Installing Apache Mahout In Ubuntu 10.04

September 06, 2010

Apache Mahout is a project that helps in making intelligent applications.

Pre-Requisites

1. JDK 1.6 or higher
2. Ant 1.7 or higher
3. Maven 2.0.9 or 2.0.10 (needed if you want to build Mahout source)

Installation

1. Download the sample code.

2. Unzip the downloaded file.

varsha@varsha-laptop:~$ unzip j-mahout.zip

3. Go into the extracted directory.

varsha@varsha-laptop:~$ cd apache-mahout-examples

4. Install.

varsha@varsha-laptop:~/apache-mahout-examples$ ant install

Possible errors you may encounter

1. Error: JAVA_HOME is not defined correctly. We cannot execute java Bootstrap FAILED ubuntu

Solution:

varsha@varsha-laptop:~$ export JAVA_HOME=/usr/lib/jvm/java-6-sun-1.6.0.20

Look into /usr/lib/jvm/ to know what JDK is installed on your system.

2. BUILD FAILED
/home/varsha/apache-mahout-examples/build.xml:92: The following error occurred while executing this line:
/home/varsha/apache-mahout-examples/build.xml:85: java.net.ConnectException: Connection timed out

Solution:

i) Go to Line 81, and comment out:


<target name="get-enwiki" depends="check-files" unless="enwiki.exists">

  <echo>Downloading Wikipedia Data - (~2.5GB)</echo>

  <get src="http://people.apache.org/~gsingers/wikipedia/enwiki-20070527-pages-articles.xml.bz2"

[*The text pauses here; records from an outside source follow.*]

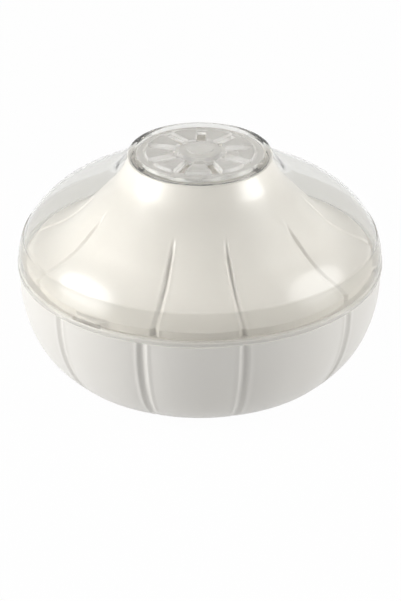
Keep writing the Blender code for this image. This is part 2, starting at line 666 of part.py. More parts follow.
def make_pivot(lid, plastic):
    """The snap pivot: a flat head on the dial's hub, a shank and a barb under the clip."""
    head_low = DECK_HEIGHT + SEAT_GAP + DIAL_THICKNESS + HUB_RISE + SEAT_GAP
    head_high = head_low + PIVOT_HEAD_THICKNESS
    clip_low = DECK_HEIGHT - DECK_THICKNESS - SEAT_GAP - CLIP_THICKNESS
    barb_high = clip_low - SEAT_GAP
    barb_low = barb_high - PIVOT_BARB_HEIGHT
    profile = [(0.0, barb_low), (PIVOT_RADIUS - PIVOT_BARB_PROUD, barb_low),
               (PIVOT_RADIUS + PIVOT_BARB_PROUD, barb_high), (PIVOT_RADIUS, barb_high),
               (PIVOT_RADIUS, head_low), (PIVOT_HEAD_RADIUS, head_low),
               (PIVOT_HEAD_RADIUS, head_high - PIVOT_HEAD_EDGE),
               (PIVOT_HEAD_RADIUS - PIVOT_HEAD_EDGE, head_high), (0.0, head_high)]
    work = bmesh.new()
    add_turned(work, [(radius, height, 0.0) for radius, height in profile],
               even_azimuths(PIVOT_COLUMNS))
    return finish("dial_pivot", work, 0.0, lid, plastic)


def make_clip(lid, plastic):
    """The push-on clip that keeps the pivot in the lid's deck."""
    hole = PIVOT_RADIUS + PIVOT_CLEARANCE
    high = DECK_HEIGHT - DECK_THICKNESS - SEAT_GAP
    low = high - CLIP_THICKNESS
    profile = [(hole, low), (CLIP_RADIUS, low), (CLIP_RADIUS, high), (hole, high)]
    work = bmesh.new()
    add_turned(work, [(radius, height, 0.0) for radius, height in profile],
               even_azimuths(PIVOT_COLUMNS))
    return finish("pivot_clip", work, 0.0, lid, plastic)


def main():
    """Clear the scene and make the keeper's seven pieces."""
    for old in list(bpy.data.objects):
        bpy.data.objects.remove(old, do_unlink=True)
    bowl = make_bowl(material("bowl_pearl_plastic", PEARL, PEARL_ROUGHNESS))
    make_grid(bowl, material("grid_white_plastic", PEARL, MATT_ROUGHNESS))
    cover = make_cover(bowl, material("cover_pearl_plastic", PEARL, PEARL_ROUGHNESS))
    lid = make_lid(cover, material("lid_clear_plastic", CLEAR, CLEAR_ROUGHNESS, 1.0))
    make_dial(lid, material("dial_clear_plastic", CLEAR, CLEAR_ROUGHNESS, 1.0))
    make_pivot(lid, material("pivot_clear_plastic", CLEAR, CLEAR_ROUGHNESS, 1.0))
    make_clip(lid, material("clip_white_plastic", PEARL, MATT_ROUGHNESS))


main()
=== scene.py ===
"""Looks of a garlic keeper: lobed pearl bowl and inner cover, clear vented lid, drain grid.

Lengths are in metres and angles in degrees. Azimuths count from the front (-Y) towards the right (+X).
Every round piece is one grid of points: a profile of rings carried round the axis by columns.
"""

import logging
import math
from dataclasses import dataclass
from enum import Enum

import bmesh
import bpy
import numpy as np
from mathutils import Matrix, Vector


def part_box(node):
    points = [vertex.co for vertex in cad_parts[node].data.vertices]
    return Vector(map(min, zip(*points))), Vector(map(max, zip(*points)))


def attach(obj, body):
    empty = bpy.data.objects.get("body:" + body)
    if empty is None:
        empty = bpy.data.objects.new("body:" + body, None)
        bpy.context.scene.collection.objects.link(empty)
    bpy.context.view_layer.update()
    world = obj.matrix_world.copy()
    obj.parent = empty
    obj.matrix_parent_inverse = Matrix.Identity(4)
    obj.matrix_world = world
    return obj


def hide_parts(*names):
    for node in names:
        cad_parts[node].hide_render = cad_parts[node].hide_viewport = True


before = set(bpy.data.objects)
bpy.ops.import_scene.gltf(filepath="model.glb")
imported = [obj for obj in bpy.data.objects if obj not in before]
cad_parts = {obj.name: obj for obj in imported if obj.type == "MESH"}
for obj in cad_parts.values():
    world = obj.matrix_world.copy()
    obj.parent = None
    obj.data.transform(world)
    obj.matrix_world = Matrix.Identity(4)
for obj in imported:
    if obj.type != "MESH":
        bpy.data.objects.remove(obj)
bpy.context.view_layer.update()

MM = 0.001
WELD_DISTANCE = 1e-7
ROUNDING_STEPS = 4                     # stretches in each rounded corner
MOST_OF_AN_EDGE = 0.48                 # share of an edge that one rounding may take up
PLASTIC_IOR = 1.49                     # polypropylene
LOG = logging.getLogger("garlic_keeper")


class Slot(Enum):
    """Names of the material slots."""

    PEARL = "pearl_plastic"
    WHITE = "white_plastic"
    CLEAR = "clear_plastic"


class Body(Enum):
    """The bodies that pieces ride on."""

    BOWL = "bowl"
    GRID = "grid"
    COVER = "cover"
    LID = "lid"
    DIAL = "dial"


def linear(hex_colour: str) -> tuple[float, float, float, float]:
    """Turn an sRGB hex colour into linear light.

    Args:
        hex_colour: Six hex digits, red first.

    Returns:
        Red, green, blue and an alpha of one.
    """
    shares = [int(hex_colour[index:index + 2], 16) / 255 for index in (0, 2, 4)]
    lit = [share / 12.92 if share <= 0.04045 else ((share + 0.055) / 1.055) ** 2.4 for share in shares]
    return (*lit, 1.0)


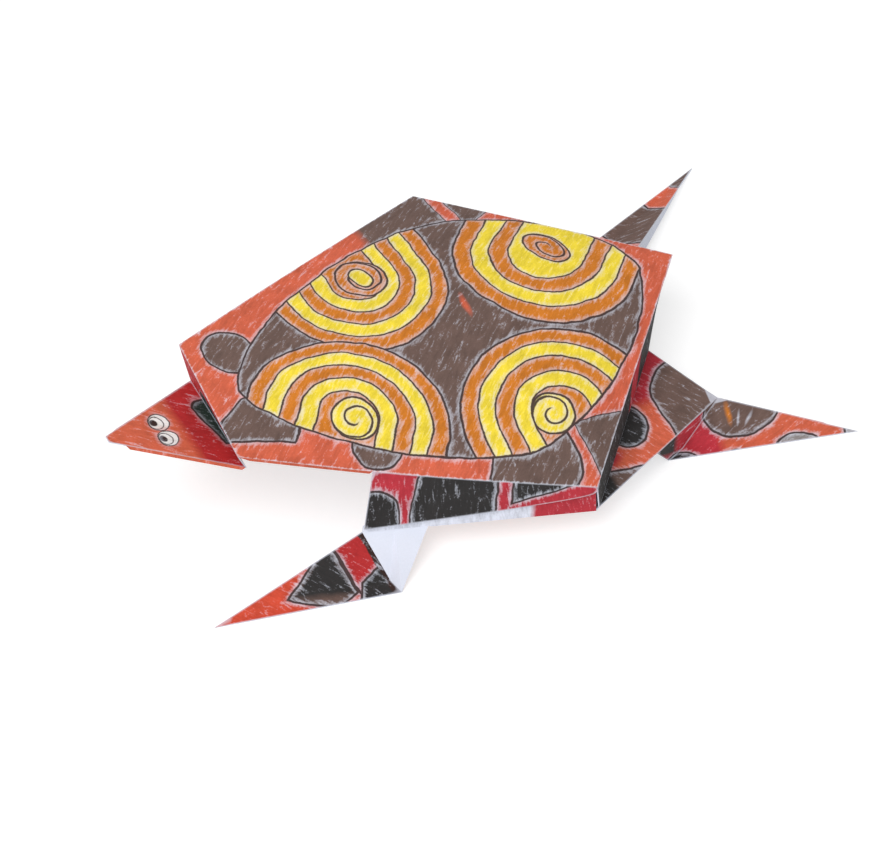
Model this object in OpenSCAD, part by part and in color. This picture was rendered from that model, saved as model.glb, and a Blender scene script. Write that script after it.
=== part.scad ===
// Folded paper turtle, standing on its four legs.
// It is one sheet: every panel is joined to its neighbour along a fold line, and the whole sheet is
// given its thickness at once, so each fold is mitred and nothing is glued or overlapped.
// Plan distances start under the rear corner of the shell. The head points to -X and the turtle's
// near side, its left, is -Y. The finished model is moved so that the middle of its bounding box is
// over the origin, with the table at z = 0.

/* [Paper] */
// Thickness of the folded paper
paper_t = 0.5; // [0.3:0.05:0.7]
// Gap between two layers of paper that are folded flat on each other
layer_gap = 0.4; // [0.3:0.05:0.8]

/* [Shell] */
// Plan length of the shell, from its rear corner to the front fold
shell_len = 105.9; // [96:0.1:130]
// Plan distance of the side corners from the rear corner
side_corner_at = 40.8; // [34:0.1:50]
// Half of the width between the side corners
shell_half_w = 43.3; // [38:0.1:55]
// Half of the length of the front fold
front_half_w = 15.4; // [14:0.1:22]
// Height of the rear corner over the table
rear_h = 20.2; // [18:0.2:28]
// How much higher the front fold is than the rear corner
front_rise = 9.4; // [6:0.2:16]
// Upward bow of the ridge at the middle of its length
ridge_bow = 1.4; // [0:0.1:4]
// How far the side corners hang below the ridge
side_droop = 10.1; // [5:0.1:11]
// Power of the cross curve, from 1 for a sharp crease to 2 for a soft arch
arch_power = 1.4; // [1:0.1:2]
// How far the near edge sags between its corners
near_sag = 1.7; // [0:0.1:3]
// Plan distance, from the rear corner, where the side walls end and the hems begin
wall_top_at = 82; // [74:0.5:88]

/* [Head] */
// Length of the head, from its base fold to the nose
head_len = 25.4; // [20:0.1:34]
// Half of the width of the head at its base fold
head_half_w = 12.5; // [10:0.1:15]
// Half of the width of the blunt nose
nose_half_w = 0.8; // [0.6:0.1:2]
// How far the neck drops from the front fold to the base of the head
neck_drop = 8.7; // [6:0.1:11]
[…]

  dest="${wiki.dir}/enwiki-20070527-pages-articles.xml.bz2"/>

</target>

ii) About five lines below that, comment out:


<antcall target="get-enwiki"/>

This is 2.5 GB of compressed wiki pages.

iii) Download manually enwiki-20070527-pages-articles.xml.bz2 and save in apache-mahout-examples/wikipedia/.

iv) Go down to 141st line and comment the following:

<echo>Downloading Clustering data (9.2M)</echo>

  <get src="http://people.apache.org/~gsingers/wikipedia/n2.tar.gz"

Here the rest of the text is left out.